I would – given the necessary financial means – buy the Z8 just for the steering wheel.
But yes, for destroying a fortune, a TVR – next to a Z8, a helicopter or a yacht – is definitely a nice alternative.
I’m interested whether your assessment of the rationality of the cars is from the point of view of the manufacturer, or buyers? As was noted, the Z8 functioned as a trial for the aluminium spaceframe construction of the upcoming Rolls Royce, a very wise move in my view. On the other hand, for a buyer how rational does a sports car need to be?
I don’t think I’ve seen more than one owned by BMW Australia, as it would not be road-legal here without a RHD conversion, and it did not disappoint.
Due to a set of lucky circumstances (and a close friend of my father’s being a manager at BMW at the time), my 16-year-old self managed to sneak into a ‘private unveiling’ of the Z8 in the autumn of ’99. I was truly gobsmacked by the car: the drama, the flair, but also the mind-boggling attention to detail and levels of perceived quality. A Porsche 996 seemed like a Daewoo by comparison.
Some years later, I was prepared to completely dismiss the BMW though: Retro design, glorification of a grossly overrated classic car (I’m no 507 fan) and bending aluminium space frames were good enough for me to feel the Z8 was below me.
About a decade later, I couldn’t help but smile at any Z8 I’d come across, which is a fairly common occurrence in Hamburg during the summer. For its retro design has since become tinged with nostalgia itself, allowing me to focus once again on the outstanding execution, which remains exemplary. In a sense, Jaguar’s F-type has also aided Z8’s case: while I fundamentally applaud Jaguar’s decision not to take the retro route, Jaguar’s own modern take on a dramatic roadster leaves me cold. I’d like to like it more than I can. The Z8, on the other hand, I cannot help but like. Which might be a case of meta-nostalgia.
A 507, on the other hand, still leaves me completely cold.
Quality-wise a Porsche 996 *is* like a Daewoo compared to almost anything.
Having sat in one as a passenger when its engine burst at 220 kph, I can attest to that assessment. Thankfully, there was no drizzle, so at least we were being spared the squeaking sound of the wipers.
(Just to get my previous statement outside the faint praise sector: a Z8 feels very luxurious and well-made. Every touch-point is immensely pleasing, starting with the bank vault-like doorhandles and extending to the smallest of switches.)
The F-type is still pretty heavily influenced by the E-type styling though; compare to the way that the Z3/Z4 have gone their own way completely for better or worse.
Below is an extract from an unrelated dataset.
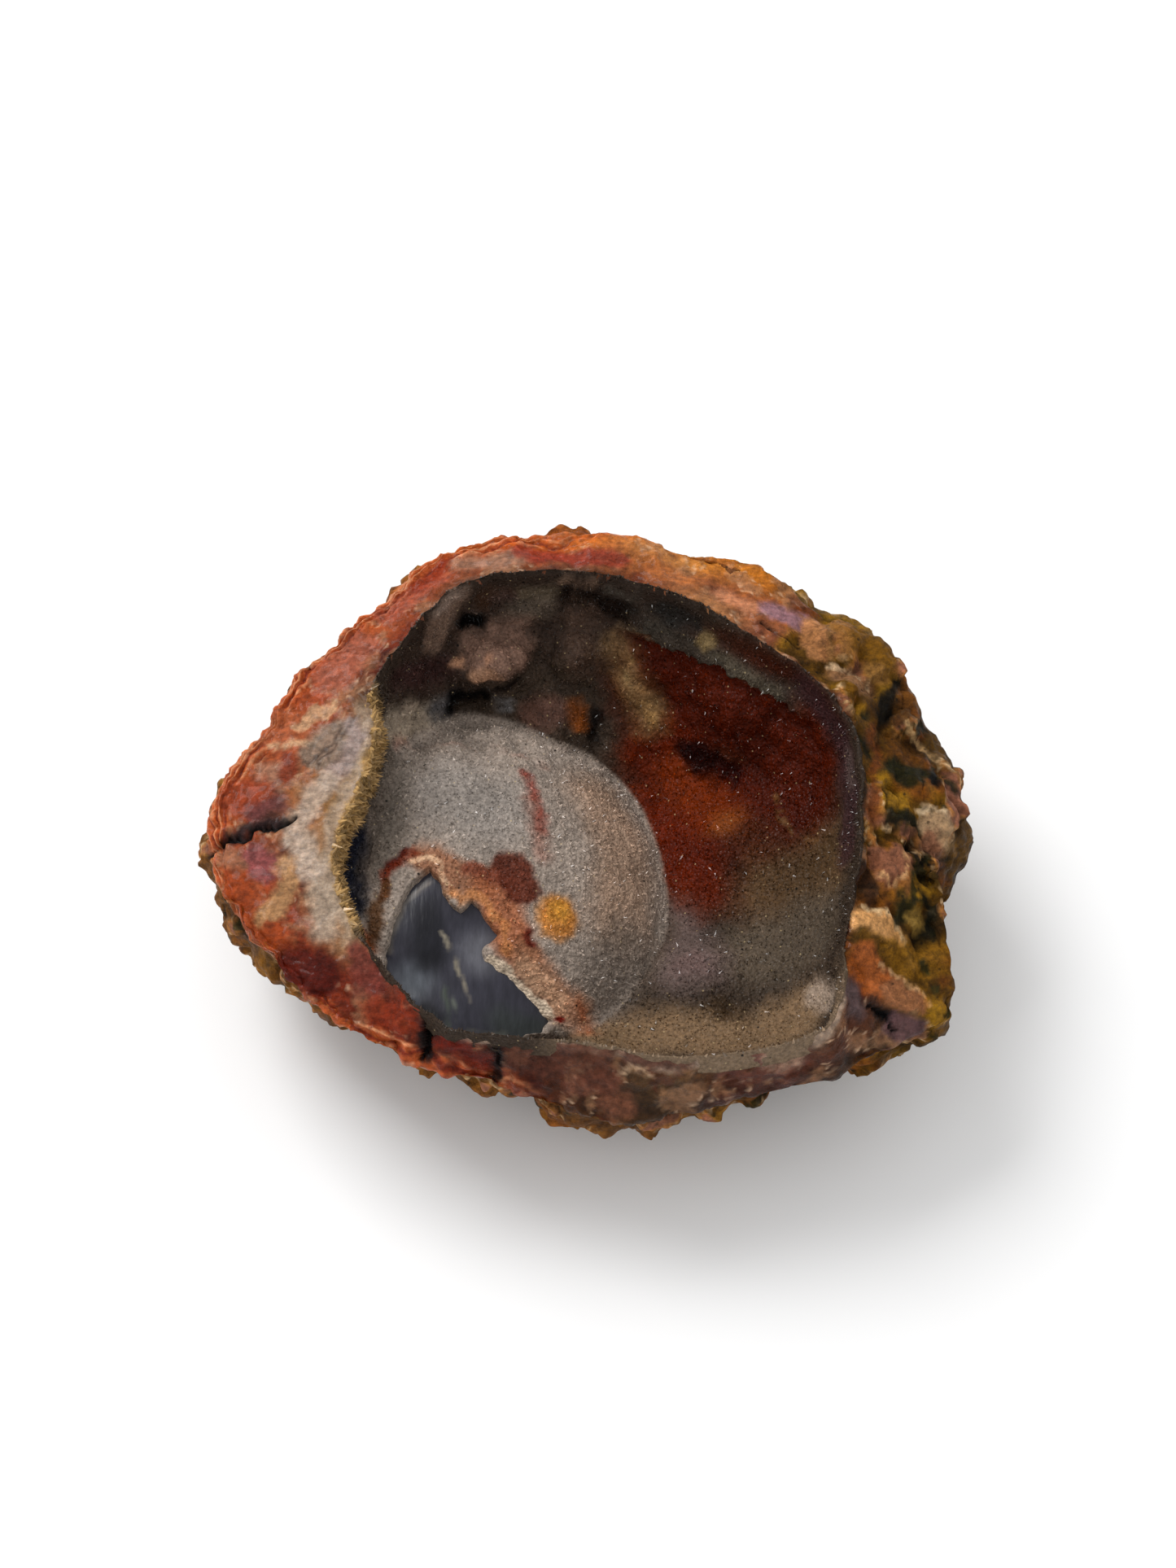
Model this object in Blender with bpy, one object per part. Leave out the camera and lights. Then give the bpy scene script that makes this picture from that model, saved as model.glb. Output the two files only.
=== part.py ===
"""Half of a chalcedony nodule, broken open, lying on the small flat spot under it.

One closed solid: a knobbly weathered skin, a broken face all round the rim, and a hollow whose
floor and walls carry rounded lobes. Sizes are in millimetres. The origin is the middle of the
flat resting spot, +Z is up, +X runs along the stone and -Y is the low side of the broken face.
"""

import math

import bmesh
import bpy
import numpy as np

MM = 0.001

# --- resting spot and overall form ---
SPOT_HALF_X = 14.0
SPOT_HALF_Y = 10.5
BROKEN_FACE_MID_HEIGHT = 33.5  # height of the hollow's edge where y is 0
BROKEN_FACE_RISE = 0.14  # rise of the broken face for each millimetre away from the low side
CORE = np.array((0.0, 0.0, 14.0))  # skin knobs stand out along lines from this point

# --- outline stations, evenly spaced round the stone from +X towards +Y ---
HOLLOW_EDGE_RADIUS = (
    34.8, 35.2, 33.0, 30.6, 30.2, 30.2, 31.0, 32.2, 33.7, 32.2, 31.6, 28.2,
    29.3, 33.0, 34.0, 34.6, 35.4, 33.4, 33.0, 36.0, 39.4, 42.5, 37.2, 35.3,
)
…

At least the first couple had their own styling themes, rather than the later iterations that have just been “apply contemporary BMW styling cues to a convertible” with very little imagination.
Jaguar had also had a couple of XK opportunities to get closer copies of the E-type grille out of their system. I was waiting for a facelift of the 2005 X150 to ‘fix’ the front end (headlight and grille shape), but they only did some minor fiddling around the edges.
I´ve seen precisely one of these cars, compared to four Bristols in the same two decades. Well, time has been kind to this car. There´s not a detail I´d want to change. It´d be an entirely valid thing to do a “cover version” of the back catalogue from time to time so as re-acquaint newer designers with older ways of doing things. It´s also a nice image builder – re-stating the reasons for buying other cars from the same stable. It could have the negative effect of underlining how iffy the present showroom flock is….
I like the outside, although apart from the 507 style air intake it looks more Jaguar than BMW.
Jaguar sometimes used centrally mounted instruments in the 1950s, but by the 1960s they’d got more sense. Sadly BMW were having an off-say when the interior was approved.
Very shocked to learn they are such a corrosion nightmare – doesn’t sound like a particularly good investment.
Like many things, if you got in and out at the right time, you could have made money.
Seems like a dry storage facility is a must though!
Was put off by the Z8 being underwhelming as well as fact it was not available in a Coupe bodystyle.
Also was there any merit in the Z8 receiving 282-341 hp 4.4-4.6 versions of the M62 V8, without of course potentially overlapping with the 228 hp Z3 3.0 and 321 hp Z3M 3.2 models?
The styling was sufficiently different to make the sharing of engines not so important, perhaps.
I have to wonder about claims that the car was “underwhelming” to drive. It´s a boulevardier with ample power to drive all day in the lanes of the Black Forest, the Thuringer Wald and to climb alpine roads without a problem. It also looks fabulous. I sometimes think motoring correspondents lack self-awareness and also lack judgement.
The BMW Z8 is a solitaire whose creation took place outside the usual strategy and development processes at BMW at that time. In reality, a number of high-ranking BMW executives had their dream car built in isolation from the committees and coordination processes that were established at that time.
The driving force was Bernd Pischetsrieder, who as CEO often swapped his company car (always a BMW 7 Series, of course, although these were always discreetly produced for him by Alpina – a process that alone speaks volumes) for his private white BMW 507 and used it to commute from Chiemsee to Munich in the morning.
The E52 project was only made possible by the takeover of the Rolls-Royce Motor Cars brand rights. Suddenly, competences were required that were not available in the company at those times. This particularly included the ability to economically produce products in small quantities with a significant amount of manual work and flexibility in the sense of the greatest possible individualisation.
In this context, the decision was made to develop and test these processes with the aid of a temporary manufacturing facility at the Munich plant. This was the hour of Bernd Pischetsrieder, who saw in it the chance to finally be able to give the BMW brand a very special automobile again away from mass production.